As it was the year of the rat, a surprising number of Mickey Mouse-referenced-images were presented. Once the parade had concluded, the paper houses were taken to the waterfront. Each was filled with paper money inscribed with pictures of items that homeless spirits might desire -- clothing, food, and shelter. One by one, the paper lantern houses were launched into the Ba Dou Ze harbor by a team of swimmers and then set ablaze.

A second excursion took the group to Hsin Zhu to explore an exhibition of paper artwork including a demonstration of how to make the paper figures used in the rituals. Hung Hsin-Fu, a paper sculptor, described his life-long work in paper sculpture, with examples of his beautifully detailed masks, pop-up books, and animated toys on display in the gallery. The workshop then traveled to the center of the city to view the street parade of ceremonial puppets from the local temples. Each temple has eight super puppets representing important figures in the religion, and they are incorporated into the various celebratory events. In addition, the parades feature palanquins carrying god-images, and with some temple groups, the members of the traditional opera troupe march along the route as well.

Back in Taipei, the members of the workshop were treated to a dress rehearsal of Mirrors of Life, performed by the Legend Lin Dance Theatre. Artistic Director Len Lee-Chin uses ritual in her choreography to reaffirm the cultural characteristics of Taiwan, and this exquisite and mesmerizing piece of ritual theatre has toured internationally. The 12-part composition begins in silence, broken by drumbeats, and then the Goddess Mastu enters to lead the spirits of the ritual, opening the doorway between the living and the dead.

The workshop participants were then organized into five teams and each was charged with creating, in the remaining few days, a design as performance response to reflect upon the events they had experienced. Each production team consisted of at least one international artist, one Taiwan artist, and several of the students.

Ms. McClellan described the process: "Quick! In five days, plan, design, build, and perform a 15-minute production, working in collaboration with other artists and students, based on three days' joint observations of a series of unique cultural events, and do it in a major metropolitan city far from home with no idea of where to find anything.

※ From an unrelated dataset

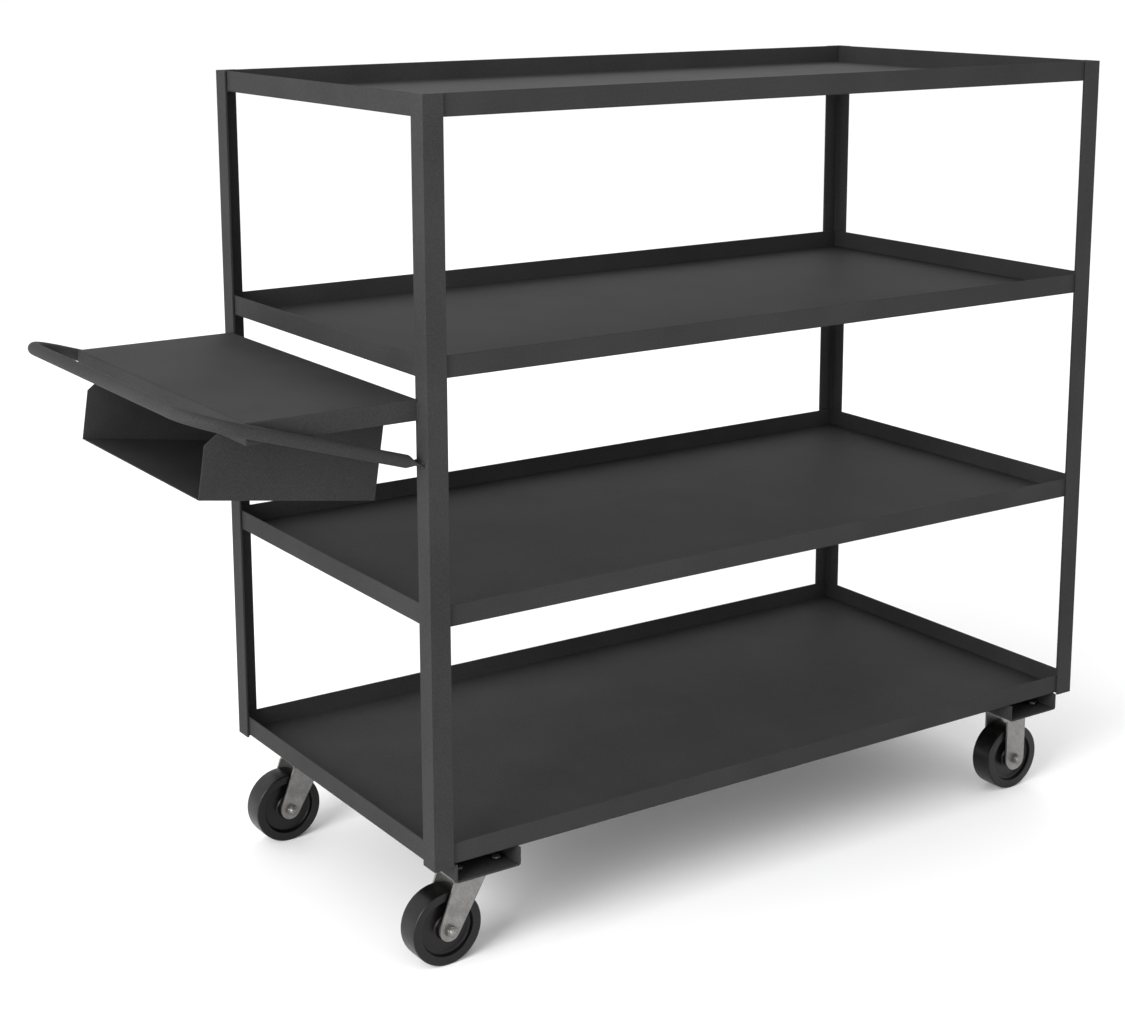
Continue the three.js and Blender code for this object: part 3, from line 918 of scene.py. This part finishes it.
# ---------------------------------------------------------------- casters

LAY_FLAT = Matrix.Rotation(-math.pi / 2, 4, "X")  # from about Z to about Y


def build_wheel(bm):
    """Moulded wheel about Y: nearly flat tread, flat rims, filleted recess and a proud hub."""
    radius, half = WHEEL_RADIUS, WHEEL_HALF
    bore, hub, hub_half = 9.9 * MM, 19.5 * MM, 27 * MM
    rim, deep = 52 * MM, 9.5 * MM
    foot = half - deep
    side = [(bore, hub_half - 0.8 * MM), (bore + 0.8 * MM, hub_half), (hub - 1.2 * MM, hub_half)]
    side += arc((hub - 1.2 * MM, hub_half - 1.2 * MM), 1.2 * MM, 70, 0, 4)
    side += [(hub + 0.6 * MM, foot + 4 * MM)]
    side += arc((hub + 4.6 * MM, foot + 4 * MM), 4 * MM, 195, 270, 5)
    side += arc((rim - 7 * MM, foot + 5 * MM), 5 * MM, 270, 345, 5)
    side += [(rim - 1.2 * MM, half - 0.9 * MM), (rim - 0.5 * MM, half - 0.25 * MM), (rim + 0.6 * MM, half)]
    side += [(radius - 2.9 * MM, half)]
    side += arc((radius - 2.9 * MM, half - 2.6 * MM), 2.6 * MM, 75, 5, 5)
    side += [(radius - 0.18 * MM, half - 7 * MM), (radius - 0.05 * MM, half - 13 * MM)]
    side += [(radius, half - 19 * MM)]
    other = [(r, -z) for r, z in side]
    turned(bm, other + list(reversed(side)), 128, LAY_FLAT)


def build_bushing(bm):
    """Sleeve through the hub with a thrust washer at each end."""
    half = FORK_INNER / 2 - 0.3 * MM
    inner = 6.6 * MM
    turned(bm, ring_section(inner, 9.5 * MM, -half, half), 48, LAY_FLAT)
    for sign in (-1, 1):
        low, high = sorted((sign * half, sign * (half - 0.6 * MM)))
        turned(bm, ring_section(inner, 14 * MM, low, high), 48, LAY_FLAT)


def build_axle_bolt(bm):
    """Washer face and hexagon head outside one leg, plain shank, and a thread that passes the other leg."""
    face = LEG_FACE
    turned(bm, ring_section(0, 9.176 * MM, face, face + 0.6 * MM), 48, LAY_FLAT)
    hex_solid(bm, AXLE_ACROSS, face + 0.4 * MM, face + 8 * MM, LAY_FLAT)
    turned(bm, ring_section(0, AXLE_RADIUS, -face + 2 * MM, face + 0.2 * MM), 40, LAY_FLAT)
    threaded(bm, AXLE_RADIUS, -face - 13 * MM, -face + 2.2 * MM, 1.95 * MM, LAY_FLAT, 40)


def build_axle_nut(bm):
    """Prevailing-torque nut: hexagon against the leg, crimped collar beyond it."""
    face, bore = -LEG_FACE, 6 * MM
    hex_solid(bm, AXLE_ACROSS, face - 8.6 * MM, face, LAY_FLAT, False, True, bore=bore)
    collar = [(bore, face - 11 * MM), (7.2 * MM, face - 11 * MM), (8.1 * MM, face - 10.3 * MM)]
    collar += [(8.6 * MM, face - 8.4 * MM), (bore, face - 8.4 * MM)]
    turned(bm, collar, 48, LAY_FLAT)


def leg_edges(axle_x, end_radius, top_x, top_z, z):
    """Where a leg's two edges are at height z: straight down to tangents of its round end."""
    axle_z = WHEEL_RADIUS
    edges = []
    for edge, sign in ((top_x[0], 1), (top_x[1], -1)):
        dx, dz = edge - axle_x, top_z - axle_z
        a = math.atan2(dz, dx) + sign * math.acos(end_radius / math.hypot(dx, dz))
        tx, tz = axle_x + end_radius * math.cos(a), axle_z + end_radius * math.sin(a)
        if z >= tz:
            f = (z - tz) / (top_z - tz)
            edges.append(tx + (edge - tx) * f)
        else:
            span = max(0.0, end_radius ** 2 - (z - axle_z) ** 2)
            edges.append(axle_x - sign * math.sqrt(span))
    return edges


def leg_section(x0, x1, inward, y, z, mirror, columns=8):
    """One loop across a fork's sheet: along its outside, and back along its inside."""
    outside, inside = [], []
    for k in range(columns + 1):
        x = x0 + (x1 - x0) * k / columns
        outside.append(Vector((x, mirror * y, z)))
        inside.append(Vector((x, mirror * (y + inward[0] * FORK_SHEET), z + inward[1] * FORK_SHEET)))
    return outside + list(reversed(inside))


def build_fork(bm, axle_x, end_radius, top_x, top_z):
    """A pressed fork: one strip of sheet down each leg and over the crown, rounded at both ends."""
    outer = FORK_INNER / 2 + FORK_SHEET
    shoulder = top_z - FORK_BEND
    heights = [WHEEL_RADIUS - end_radius * math.cos(a) for a in angles(6, 90, 12)]
    heights += [WHEEL_RADIUS + (shoulder - WHEEL_RADIUS) * i / 10 for i in range(1, 11)]
    rows = [((-1, 0), outer, z) for z in heights]
    for a in angles(10, 90, 8):
        y = outer - FORK_BEND + FORK_BEND * math.cos(a)
        rows.append(((-math.cos(a), -math.sin(a)), y, shoulder + FORK_BEND * math.sin(a)))
    sections = []
    for mirror, order in ((1, rows), (-1, reversed(rows))):
        for inward, y, z in order:
            x0, x1 = leg_edges(axle_x, end_radius, top_x, top_z, z)
            sections.append(leg_section(x0, x1, inward, y, z, mirror))
    loft(bm, sections)


def swivel_crown(bm, top):
    """Thick round crown of a swivel fork, with a rounded lower edge and the balls' groove in its top."""
    bore, rim, base = 8.3 * MM, 37 * MM, top - 5.6 * MM
    round_over, groove = 2.5 * MM, 27 * MM
    profile = [(bore, base), (33 * MM, base)]
    profile += arc((rim - round_over, top - 3.1 * MM), round_over, 270, 360, 4)
    profile += [(rim, top - 1.2 * MM), (36.2 * MM, top - 0.2 * MM), (35 * MM, top)]
    profile += [(groove + 3 * MM, top)]
    profile += [(groove + 2.6 * MM * math.cos(a), top - 2 * MM * math.sin(a)) for a in angles(15, 165, 6)]
    profile += [(groove - 3 * MM, top), (bore, top)]
    turned(bm, profile, 72)


def fork_piece(corner, kind):
    """The fork of one caster; a swivel's has its crown, and an axle that trails."""
    node = f"{kind}_fork_{corner}"
    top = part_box(node)[1].z
    x, y = caster_axis(corner)
    bm = bmesh.new()
    if kind == "swivel":
        build_fork(bm, -SWIVEL_OFFSET, 20 * MM, (-40 * MM, 25 * MM), top - 0.5 * MM)
        swivel_crown(bm, top)
    else:
        build_fork(bm, 0, 25 * MM, (-25.5 * MM, 25.5 * MM), top)
    piece = finish_mesh(node, bm, ZINC, 0.7 * MM, 3, 40)
    piece.matrix_world = Matrix.Translation((x, y, 0))
    body = f"swivel_{corner}" if kind == "swivel" else "cart_frame"
    put(piece, body, "zinc", node)


def upper_race(corner, base):
    """The pressed dish under a swivel's plate that the balls run in."""
    x, y = caster_axis(corner)
    floor = base - 6.8 * MM
    race = [(KINGPIN_HOLE, base + 0.2 * MM), (KINGPIN_HOLE, floor), (22 * MM, floor)]
    for a in angles(165, 15, 6):
        race.append((27 * MM + 4.2 * MM * math.cos(a), base - 7 * MM + 3.2 * MM * math.sin(a)))
    race += [(32 * MM, floor), (34 * MM, base - 5 * MM)]
    race += [(35.5 * MM, base - 1.5 * MM), (38 * MM, base + 0.2 * MM)]
    bm = bmesh.new()
    turned(bm, race, 72, Matrix.Translation((x, y, 0)))
    put(finish_mesh(f"upper_race_{corner}", bm, ZINC), "cart_frame", "zinc")


def plate_piece(corner, kind):
    """Caster plate with rounded corners and bolt holes; a swivel's has its upper race pressed below."""
    node = f"{kind}_plate_{corner}"
    low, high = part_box(node)
    base = high.z - PLATE_THICK
    bm = bmesh.new()
    loft(bm, [rect_loop((low.x, high.x), (low.y, high.y), 9 * MM, z, 8) for z in (base, high.z)])
    piece = finish_mesh(node, bm, ZINC, 0.6 * MM, 2, 40)
    x, y = caster_axis(corner)
    z = (base - MM, high.z + MM)
    cutters = [hole(bx, by, *z, 5.3 * MM) for bx, by in bolt_places(x, y)]
    if kind == "swivel":
        cutters.append(hole(x, y, *z, KINGPIN_HOLE, 32))
    cut(piece, cutters)
    put(piece, "cart_frame", "zinc", node)
    if kind == "swivel":
        upper_race(corner, base)


def ball_ring(corner):
    """The loose balls of a swivel, in their groove."""
    node = f"ball_ring_{corner}"
    low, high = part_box(node)
    centre = (low + high) / 2
    radius = (high.z - low.z) / 2
    pitch = (high.x - low.x) / 2 - radius
    count = int(math.pi / math.asin(radius / pitch))
    bm = bmesh.new()
    for i in range(count):
        a = 2 * math.pi * i / count
        place = centre + Vector((pitch * math.cos(a), pitch * math.sin(a), 0))
        bmesh.ops.create_icosphere(bm, subdivisions=2, radius=radius * 0.99, matrix=Matrix.Translation(place))
    put(finish_mesh(node, bm, STEEL), f"swivel_{corner}", "steel", node)


def kingpin(corner):
    """Round-headed kingpin and the lock nut under the crown."""
    node = f"kingpin_{corner}"
    low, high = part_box(node)
    x, y = caster_axis(corner)
    place = Matrix.Translation((x, y, 0))
    head = high.z - 7 * MM
    shank, rim = 7.8 * MM, 13 * MM
    dome = [(0, low.z + 1 * MM), (shank, low.z + 1 * MM), (shank, head)]
    dome += [(12.4 * MM, head), (rim, head + 0.6 * MM)]
    dome += [(rim * math.cos(a), head + 1.5 * MM + 5.5 * MM * math.sin(a)) for a in angles(0, 90, 8)]
    dome[-1] = (0, high.z)
    bm = bmesh.new()
    turned(bm, dome, 48, place)
    hex_solid(bm, 24 * MM, low.z, low.z + 9 * MM, place, False, True, bore=7.4 * MM)
    put(finish_mesh(node, bm, ZINC), "cart_frame", "zinc", node)


WHEEL_MESH = shared("wheel", build_wheel, RESIN)
BUSHING_MESH = shared("spanner_bushing", build_bushing, STEEL)
AXLE_BOLT_MESH = shared("axle_bolt", build_axle_bolt, ZINC)
AXLE_NUT_MESH = shared("axle_nut", build_axle_nut, ZINC)


def caster(corner):
    """One whole caster, with its four bolts and their nuts."""
    kind = "swivel" if "rear" in corner else "rigid"
    body = f"swivel_{corner}" if kind == "swivel" else "cart_frame"
    plate_piece(corner, kind)
    fork_piece(corner, kind)
    if kind == "swivel":
        ball_ring(corner)
        kingpin(corner)
    low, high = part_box(f"wheel_{corner}")
    axle = (low + high) / 2
    put(copy_of(f"wheel_{corner}", WHEEL_MESH, axle), f"wheel_{corner}", "phenolic", f"wheel_{corner}")
    for part, mesh, slot in (
        ("spanner_bushing", BUSHING_MESH, "steel"),
        ("axle_bolt", AXLE_BOLT_MESH, "zinc"),
        ("axle_nut", AXLE_NUT_MESH, "zinc"),
    ):
        node = f"{part}_{corner}"
        put(copy_of(node, mesh, axle), body, slot, node)
    x, y = caster_axis(corner)
    plate_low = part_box(f"{kind}_plate_{corner}")[1].z - PLATE_THICK
    for i, (bx, by) in enumerate(bolt_places(x, y)):
        node = f"mounting_bolt_{corner}_{i + 1}"
        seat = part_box(node)[1].z - BOLT_HEAD
        turn = math.radians(17 + 71 * i)
        put(copy_of(node, BOLT_MESH, (bx, by, seat), turn), "cart_frame", "zinc", node)
        nut = copy_of(f"plate_nut_{corner}_{i + 1}", PLATE_NUT_MESH, (bx, by, plate_low), turn + 0.4)
        put(nut, "cart_frame", "zinc")


for corner in CORNERS:
    caster(corner)


# ---------------------------------------------------------------- floor, light and camera

def studio():
    """Floor, even white sky and soft lamps."""
    bm = bmesh.new()
    bmesh.ops.create_grid(bm, x_segments=1, y_segments=1, size=80)
    floor = finish_mesh("floor", bm, pale_floor())
    world = bpy.data.worlds.new("studio")
    world.use_nodes = True
    background = world.node_tree.nodes["Background"]
    background.inputs["Color"].default_value = (1, 1, 1, 1)
    background.inputs["Strength"].default_value = SKY_STRENGTH
    bpy.context.scene.world = world
    bpy.context.scene.view_settings.view_transform = "Standard"
    for name, place, aim, size, power in LAMPS:
        light = bpy.data.lights.new(name, "AREA")
        light.shape = "SQUARE"
        light.size = size
        light.energy = power
        lamp = bpy.data.objects.new(name, light)
        lamp.location = place
        lamp.rotation_euler = (Vector(aim) - Vector(place)).to_track_quat("-Z", "Y").to_euler()
        bpy.context.scene.collection.objects.link(lamp)


def camera():
    """The camera, seen along its yaw and pitch and turned by its roll."""
    data = bpy.data.cameras.new("camera")
    data.lens = CAMERA_LENS
    data.sensor_width = 36
    data.shift_y = CAMERA_SHIFT
    data.clip_end = 300
    lens = bpy.data.objects.new("camera", data)
    forward = Vector((
        math.sin(CAMERA_YAW) * math.cos(CAMERA_PITCH),
        math.cos(CAMERA_YAW) * math.cos(CAMERA_PITCH),
        math.sin(CAMERA_PITCH),
    ))
    lens.location = CAMERA_PLACE
    lens.rotation_mode = "QUATERNION"
    level = forward.to_track_quat("-Z", "Y")
    lens.rotation_quaternion = level @ Matrix.Rotation(CAMERA_ROLL, 3, "Z").to_quaternion()
    bpy.context.scene.collection.objects.link(lens)
    bpy.context.scene.camera = lens


studio()
camera()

"It was an explosion of color, sound, smell, taste; in some ways, an assault on the senses, an immersion into the life and art of a culture as far removed from anything I have experienced before as anything could be."

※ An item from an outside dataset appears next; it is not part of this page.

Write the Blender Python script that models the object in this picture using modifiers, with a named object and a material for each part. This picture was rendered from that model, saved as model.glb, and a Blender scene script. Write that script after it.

With the mixture of specialties, talents, and cultural backgrounds the results were as stimulating as they were varied. A performance was held on the final night of the workshop for an audience of about 100 people, including the Director of the Third Department, Tsai-Lang Huang, one of the generous sponsors of the workshop.

Ms. Strayer remarked, "This was a rare opportunity to experience not only an aspect of Taiwanese culture, but to collaborate with other international artists to create unique responses, reactions, and interpretations of the Ghost Festival ritual. There was a certain performance vocabulary that allowed us to transcend language, culture, and religious beliefs and focus on ideas, images, and objects that were common to us all."

She continued, "Seeing the broad range of 'performances' among the five different groups at the end of the workshop was a rich experience, which was heightened by the strong connection we had all made to the Festival and to other individual artists in the group. It left me with a renewed energy and vision. I'm hoping this kind of international workshop will be considered in other venues as a way to open up ideas and exchanges between not only theatre artists, but to other media artists as well."